### Given request
Output the material below in its entirety, exactly as given.

### Dataset section
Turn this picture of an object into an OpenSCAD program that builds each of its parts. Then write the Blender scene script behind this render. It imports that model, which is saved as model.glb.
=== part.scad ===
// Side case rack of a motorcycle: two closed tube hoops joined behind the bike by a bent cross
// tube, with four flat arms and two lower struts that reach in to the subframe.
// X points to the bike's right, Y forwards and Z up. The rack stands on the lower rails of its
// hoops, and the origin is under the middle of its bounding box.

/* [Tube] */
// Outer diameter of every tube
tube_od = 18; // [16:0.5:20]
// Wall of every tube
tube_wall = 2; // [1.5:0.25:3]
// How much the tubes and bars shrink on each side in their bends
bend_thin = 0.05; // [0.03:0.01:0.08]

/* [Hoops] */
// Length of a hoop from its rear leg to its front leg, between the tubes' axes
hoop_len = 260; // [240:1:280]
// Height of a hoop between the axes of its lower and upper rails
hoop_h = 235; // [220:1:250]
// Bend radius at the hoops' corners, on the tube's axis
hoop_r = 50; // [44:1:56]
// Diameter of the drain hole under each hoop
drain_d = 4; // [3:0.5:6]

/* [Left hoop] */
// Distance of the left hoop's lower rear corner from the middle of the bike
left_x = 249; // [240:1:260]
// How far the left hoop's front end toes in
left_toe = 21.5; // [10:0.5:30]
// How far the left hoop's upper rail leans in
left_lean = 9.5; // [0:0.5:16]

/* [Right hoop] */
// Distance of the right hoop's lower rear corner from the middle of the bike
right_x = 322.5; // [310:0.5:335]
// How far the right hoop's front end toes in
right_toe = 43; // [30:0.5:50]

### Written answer
Turn this picture of an object into an OpenSCAD program that builds each of its parts. Then write the Blender scene script behind this render. It imports that model, which is saved as model.glb.
=== part.scad ===
// Side case rack of a motorcycle: two closed tube hoops joined behind the bike by a bent cross
// tube, with four flat arms and two lower struts that reach in to the subframe.
// X points to the bike's right, Y forwards and Z up. The rack stands on the lower rails of its
// hoops, and the origin is under the middle of its bounding box.

/* [Tube] */
// Outer diameter of every tube
tube_od = 18; // [16:0.5:20]
// Wall of every tube
tube_wall = 2; // [1.5:0.25:3]
// How much the tubes and bars shrink on each side in their bends
bend_thin = 0.05; // [0.03:0.01:0.08]

/* [Hoops] */
// Length of a hoop from its rear leg to its front leg, between the tubes' axes
hoop_len = 260; // [240:1:280]
// Height of a hoop between the axes of its lower and upper rails
hoop_h = 235; // [220:1:250]
// Bend radius at the hoops' corners, on the tube's axis
hoop_r = 50; // [44:1:56]
// Diameter of the drain hole under each hoop
drain_d = 4; // [3:0.5:6]

/* [Left hoop] */
// Distance of the left hoop's lower rear corner from the middle of the bike
left_x = 249; // [240:1:260]
// How far the left hoop's front end toes in
left_toe = 21.5; // [10:0.5:30]
// How far the left hoop's upper rail leans in
left_lean = 9.5; // [0:0.5:16]

/* [Right hoop] */
// Distance of the right hoop's lower rear corner from the middle of the bike
right_x = 322.5; // [310:0.5:335]
// How far the right hoop's front end toes in
right_toe = 43; // [30:0.5:50]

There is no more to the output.